Ready to turn your audit findings into real growth?

Running a thorough marketing audit is only half the work. The other half is executing on what you find, and that is where many small business owners get stuck. Reasonatestudio helps founders, coaches, and consultants translate audit insights into a clear, working marketing system.

https://reasonatestudio.com

Whether you need social media management that reflects your brand’s real positioning, audience segmentation that sharpens your targeting, or sales page optimization that converts the traffic your audit reveals, Reasonatestudio builds the execution layer your audit calls for. Our Brand Audit Report, currently available at no cost, is the fastest way to get a clear picture of where your marketing stands and what to fix first.

FAQ

What is a marketing audit?

A marketing audit is a structured review of your marketing activities, channels, and performance data measured against your business objectives. It identifies what is working, what is not, and where your biggest growth opportunities are.

How often should small businesses run a marketing audit?

Most businesses benefit from one to two full audits per year, supplemented by quarterly mini-audits and monthly campaign reviews. Trigger-based audits should fire immediately when performance drops significantly.

What tools do I need to conduct a marketing audit?

Google Analytics 4 for website data, your CRM for pipeline and customer data, and your ad platform dashboards (Google Ads, Meta Ads Manager) cover the core. Google Looker Studio is a free option for centralizing data across sources.

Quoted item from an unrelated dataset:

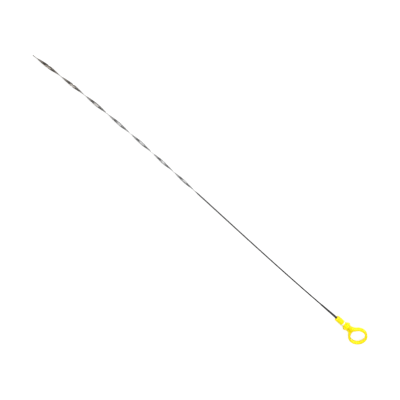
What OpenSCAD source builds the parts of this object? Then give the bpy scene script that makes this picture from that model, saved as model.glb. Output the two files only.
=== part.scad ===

How long does a marketing audit take for a small business?

A focused audit on one channel or problem area can be completed in a few days. A full-stack audit covering all channels typically requires several weeks of cross-functional work.

What should a marketing audit checklist include?

A solid marketing audit checklist covers brand messaging, SEO performance, paid ad efficiency, email metrics, content performance, customer journey mapping, competitive analysis, and data integrity checks including UTM tagging and conversion tracking verification.